Given his strong background in finance and accounting as well as skilled investment management Hussman is a superb source for valuation and market analysis and I read him religiously but I don't think much of his "economy at equilibrium" screeds; e.g., balancing the books is a snapshot involving accounting identities and it does not follow that it is also a real-world economic behavior.

I've already commented on what I see as problems with a bookkeeping approach to macroeconomics in the Krugman v. Ferguson thread last week so I'll continue to let someone else do the talking: Here's a realistic view at http://tinyurl.com/mb6zj6 of what will probably happen if stimulus is abandoned too early (ht Naked Capitalism) and, of course, there is always the premier macroeconomist himself, most recently at http://tinyurl.com/lxmvlj

From the Naked Capitalism post:

"Going forward, in all likelihood, we are going to see a move toward fiscal prudence and policy normalization. Stimulus will be seen as irresponsible. This is already the view amongst many politicians in the U.K., the U.S., and Germany ...So, when the U.S. and global economy relapse into depression because we did not stay the course, you will know why."
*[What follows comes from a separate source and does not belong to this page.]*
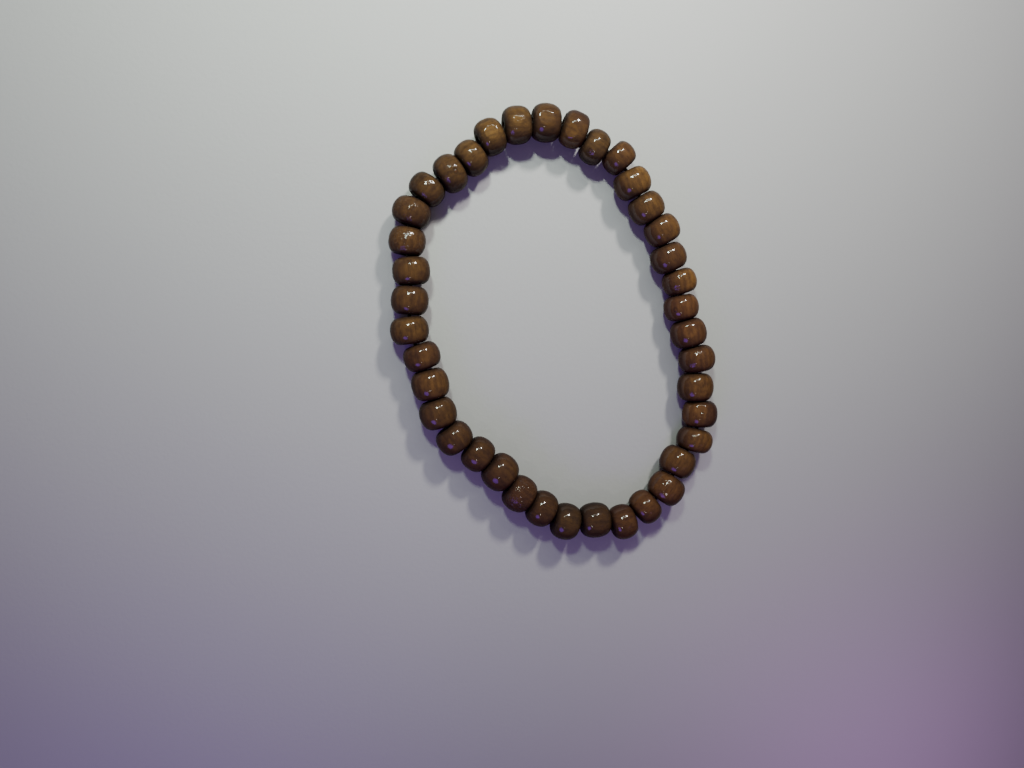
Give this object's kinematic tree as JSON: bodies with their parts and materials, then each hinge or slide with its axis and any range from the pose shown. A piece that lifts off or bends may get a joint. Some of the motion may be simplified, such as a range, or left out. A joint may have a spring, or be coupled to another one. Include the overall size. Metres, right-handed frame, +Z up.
{
  "type": "wooden bead bracelet",
  "caption": "Stretch bracelet: a closed loop of drilled, lacquered wooden barrel beads threaded end to end on an elastic cord, lying flat.",
  "frame": {"origin": "centre of the bounding box at the level of the surface on which the beads rest", "axes": "+Z up from that surface, +Y towards the upper end of the loop's long way, +X to the right as seen from above"},
  "size_m": [0.0574, 0.074, 0.0066],
  "materials": {
    "bead_wood": "brown stain under a glossy clear lacquer",
    "elastic": "matt dark elastic"
  },
  "bodies": {
    "root": {"bead_01": "bead_wood", "bead_02": "bead_wood", "bead_03": "bead_wood", "bead_04": "bead_wood", "bead_05": "bead_wood", "bead_06": "bead_wood", "bead_07": "bead_wood", "bead_08": "bead_wood", "bead_09": "bead_wood", "bead_10": "bead_wood", "bead_11": "bead_wood", "bead_12": "bead_wood", "bead_13": "bead_wood", "bead_14": "bead_wood", "bead_15": "bead_wood", "bead_16": "bead_wood", "bead_17": "bead_wood", "bead_18": "bead_wood", "bead_19": "bead_wood", "bead_20": "bead_wood", "bead_21": "bead_wood", "bead_22": "bead_wood", "bead_23": "bead_wood", "bead_24": "bead_wood", "bead_25": "bead_wood", "bead_26": "bead_wood", "bead_27": "bead_wood", "bead_28": "bead_wood", "bead_29": "bead_wood", "bead_30": "bead_wood", "bead_31": "bead_wood", "bead_32": "bead_wood", "bead_33": "bead_wood", "bead_34": "bead_wood", "bead_35": "bead_wood", "bead_36": "bead_wood", "bead_37": "bead_wood", "bead_38": "bead_wood", "bead_39": "bead_wood", "elastic_cord": "elastic"}
  },
  "joints": []
}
I only disagree with the very last phrase: The elites who have been chronically wrong about the economy (and a lot of other things) have shown a consistent willingness to not only deny their errors but to blame them on others and, even more troubling, corporate media outlets have shown a consistent willingness to report their convictions in this regard as at least equivalent, if not superior, to the verdict of those who got things right. YMMD

PS: The notion that the perfect can be the enemy of the good goes back a lot further than Bogle.

todb said...

Roger --

Although I find your blog insightful, thought-provoking, and always entertaining, I did see this the other day:

http://buttersafe.com/2007/08/21/the-regrets-we-have/

Made me think of you, but in a sad way.